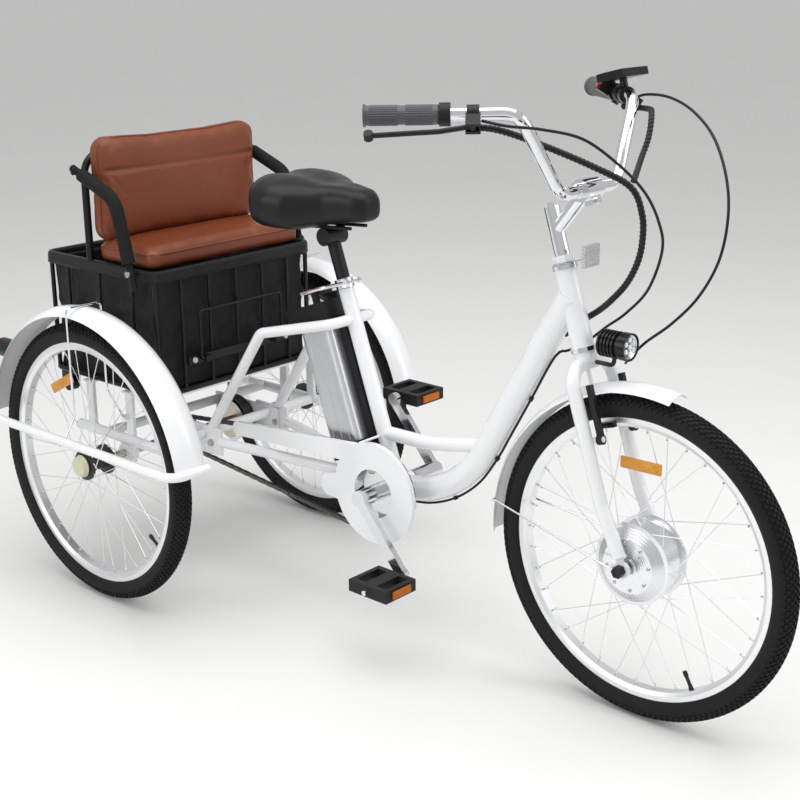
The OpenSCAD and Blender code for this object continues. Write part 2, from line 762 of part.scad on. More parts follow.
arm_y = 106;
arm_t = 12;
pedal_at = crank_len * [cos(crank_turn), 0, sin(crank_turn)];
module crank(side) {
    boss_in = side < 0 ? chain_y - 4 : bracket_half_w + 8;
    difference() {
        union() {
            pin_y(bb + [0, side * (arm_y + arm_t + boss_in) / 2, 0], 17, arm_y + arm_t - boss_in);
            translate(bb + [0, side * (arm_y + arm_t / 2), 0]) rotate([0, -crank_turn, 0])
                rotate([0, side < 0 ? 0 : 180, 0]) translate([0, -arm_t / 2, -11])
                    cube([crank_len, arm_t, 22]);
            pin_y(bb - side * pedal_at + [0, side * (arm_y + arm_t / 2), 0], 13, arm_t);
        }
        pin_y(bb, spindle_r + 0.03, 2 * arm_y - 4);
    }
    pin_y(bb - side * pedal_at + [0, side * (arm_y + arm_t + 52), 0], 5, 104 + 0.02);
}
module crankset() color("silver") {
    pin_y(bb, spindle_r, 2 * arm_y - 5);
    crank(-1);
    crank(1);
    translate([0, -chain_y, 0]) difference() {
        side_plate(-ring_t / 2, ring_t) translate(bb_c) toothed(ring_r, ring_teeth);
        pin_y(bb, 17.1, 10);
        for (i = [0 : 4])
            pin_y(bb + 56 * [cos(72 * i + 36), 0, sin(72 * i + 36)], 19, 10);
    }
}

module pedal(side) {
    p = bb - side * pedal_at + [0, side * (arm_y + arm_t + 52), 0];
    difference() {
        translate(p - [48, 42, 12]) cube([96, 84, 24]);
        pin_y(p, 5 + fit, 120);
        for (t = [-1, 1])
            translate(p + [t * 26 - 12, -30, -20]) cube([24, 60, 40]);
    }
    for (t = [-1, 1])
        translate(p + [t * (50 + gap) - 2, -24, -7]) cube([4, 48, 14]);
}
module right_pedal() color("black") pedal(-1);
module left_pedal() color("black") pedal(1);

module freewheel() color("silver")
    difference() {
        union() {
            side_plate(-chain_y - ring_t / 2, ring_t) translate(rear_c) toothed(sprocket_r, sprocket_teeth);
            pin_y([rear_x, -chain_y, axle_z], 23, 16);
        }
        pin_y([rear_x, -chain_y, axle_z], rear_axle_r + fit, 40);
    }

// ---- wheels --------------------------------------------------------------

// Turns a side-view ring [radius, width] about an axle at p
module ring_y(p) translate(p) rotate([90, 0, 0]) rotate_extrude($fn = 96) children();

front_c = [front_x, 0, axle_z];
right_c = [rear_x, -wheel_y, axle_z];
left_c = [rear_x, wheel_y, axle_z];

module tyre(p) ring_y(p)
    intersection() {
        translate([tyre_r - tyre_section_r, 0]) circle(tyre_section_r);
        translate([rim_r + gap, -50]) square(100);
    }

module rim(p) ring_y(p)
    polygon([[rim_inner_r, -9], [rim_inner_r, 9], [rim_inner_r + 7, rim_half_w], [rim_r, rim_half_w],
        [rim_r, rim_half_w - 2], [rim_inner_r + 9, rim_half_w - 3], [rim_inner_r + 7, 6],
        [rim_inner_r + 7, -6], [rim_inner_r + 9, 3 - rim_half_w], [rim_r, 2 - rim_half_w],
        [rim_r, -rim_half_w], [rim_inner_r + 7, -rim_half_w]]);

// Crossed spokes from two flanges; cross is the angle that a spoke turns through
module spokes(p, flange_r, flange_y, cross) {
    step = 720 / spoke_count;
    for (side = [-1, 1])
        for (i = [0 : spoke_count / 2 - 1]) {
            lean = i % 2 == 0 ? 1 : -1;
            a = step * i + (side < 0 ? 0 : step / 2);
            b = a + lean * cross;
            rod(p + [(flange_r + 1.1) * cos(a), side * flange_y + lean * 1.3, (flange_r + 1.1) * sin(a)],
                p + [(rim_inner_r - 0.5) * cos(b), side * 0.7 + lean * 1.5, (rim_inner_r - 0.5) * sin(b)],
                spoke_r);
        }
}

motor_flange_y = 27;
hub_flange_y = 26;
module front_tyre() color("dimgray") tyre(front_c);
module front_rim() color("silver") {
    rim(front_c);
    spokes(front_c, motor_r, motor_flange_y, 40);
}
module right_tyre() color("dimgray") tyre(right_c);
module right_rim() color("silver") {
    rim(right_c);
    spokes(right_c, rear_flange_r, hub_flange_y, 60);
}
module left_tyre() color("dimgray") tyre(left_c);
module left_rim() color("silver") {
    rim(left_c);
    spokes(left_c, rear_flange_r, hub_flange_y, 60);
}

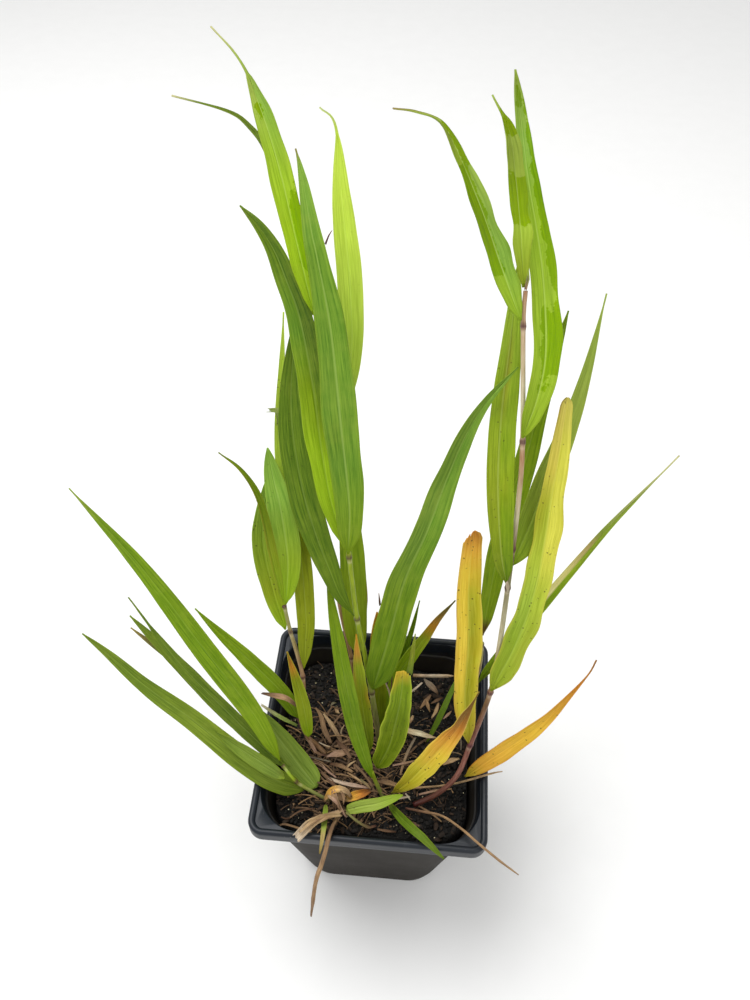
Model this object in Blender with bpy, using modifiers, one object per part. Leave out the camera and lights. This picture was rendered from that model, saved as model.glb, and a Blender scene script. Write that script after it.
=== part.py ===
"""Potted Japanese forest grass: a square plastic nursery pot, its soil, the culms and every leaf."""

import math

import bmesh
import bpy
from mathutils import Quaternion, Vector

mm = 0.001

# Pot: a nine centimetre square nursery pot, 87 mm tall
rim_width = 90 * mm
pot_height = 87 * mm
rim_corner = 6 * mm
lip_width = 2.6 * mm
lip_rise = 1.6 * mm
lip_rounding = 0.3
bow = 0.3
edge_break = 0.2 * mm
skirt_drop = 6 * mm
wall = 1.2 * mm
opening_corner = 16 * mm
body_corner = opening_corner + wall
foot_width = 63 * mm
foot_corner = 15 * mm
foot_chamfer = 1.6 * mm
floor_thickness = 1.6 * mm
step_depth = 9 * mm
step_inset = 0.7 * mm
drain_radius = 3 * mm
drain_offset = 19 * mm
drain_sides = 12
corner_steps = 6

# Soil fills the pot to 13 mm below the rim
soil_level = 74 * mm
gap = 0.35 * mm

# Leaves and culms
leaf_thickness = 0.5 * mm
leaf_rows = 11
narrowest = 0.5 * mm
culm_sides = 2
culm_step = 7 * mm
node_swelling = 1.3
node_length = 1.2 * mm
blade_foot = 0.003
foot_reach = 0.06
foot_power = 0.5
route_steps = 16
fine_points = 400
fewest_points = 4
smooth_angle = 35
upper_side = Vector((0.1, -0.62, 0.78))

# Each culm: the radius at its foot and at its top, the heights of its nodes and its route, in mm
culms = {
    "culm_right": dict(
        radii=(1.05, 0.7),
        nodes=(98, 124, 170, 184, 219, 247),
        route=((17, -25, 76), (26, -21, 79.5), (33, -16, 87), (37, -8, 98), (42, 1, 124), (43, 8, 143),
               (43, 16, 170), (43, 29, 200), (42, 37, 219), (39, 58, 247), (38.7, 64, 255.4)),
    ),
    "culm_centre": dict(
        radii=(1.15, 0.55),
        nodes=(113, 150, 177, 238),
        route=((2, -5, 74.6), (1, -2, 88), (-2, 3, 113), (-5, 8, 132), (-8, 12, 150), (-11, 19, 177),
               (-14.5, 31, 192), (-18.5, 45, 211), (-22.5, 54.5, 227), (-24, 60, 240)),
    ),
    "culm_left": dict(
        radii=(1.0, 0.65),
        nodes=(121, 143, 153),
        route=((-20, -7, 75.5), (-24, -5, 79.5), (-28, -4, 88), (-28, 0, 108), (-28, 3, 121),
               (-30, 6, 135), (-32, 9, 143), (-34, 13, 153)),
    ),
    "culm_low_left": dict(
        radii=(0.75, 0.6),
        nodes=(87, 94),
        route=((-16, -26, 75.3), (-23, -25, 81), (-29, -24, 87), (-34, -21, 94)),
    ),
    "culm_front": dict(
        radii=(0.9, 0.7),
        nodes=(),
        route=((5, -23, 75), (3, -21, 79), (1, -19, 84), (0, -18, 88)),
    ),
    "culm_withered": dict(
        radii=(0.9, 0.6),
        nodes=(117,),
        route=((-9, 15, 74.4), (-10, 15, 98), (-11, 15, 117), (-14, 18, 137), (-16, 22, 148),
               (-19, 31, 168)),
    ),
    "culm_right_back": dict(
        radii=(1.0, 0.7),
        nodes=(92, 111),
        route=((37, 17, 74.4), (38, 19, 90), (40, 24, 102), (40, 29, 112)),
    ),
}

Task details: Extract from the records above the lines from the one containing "Model this object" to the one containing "import math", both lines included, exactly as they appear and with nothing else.

Output for this task:
Model this object in Blender with bpy, using modifiers, one object per part. Leave out the camera and lights. This picture was rendered from that model, saved as model.glb, and a Blender scene script. Write that script after it.
=== part.py ===
"""Potted Japanese forest grass: a square plastic nursery pot, its soil, the culms and every leaf."""

import math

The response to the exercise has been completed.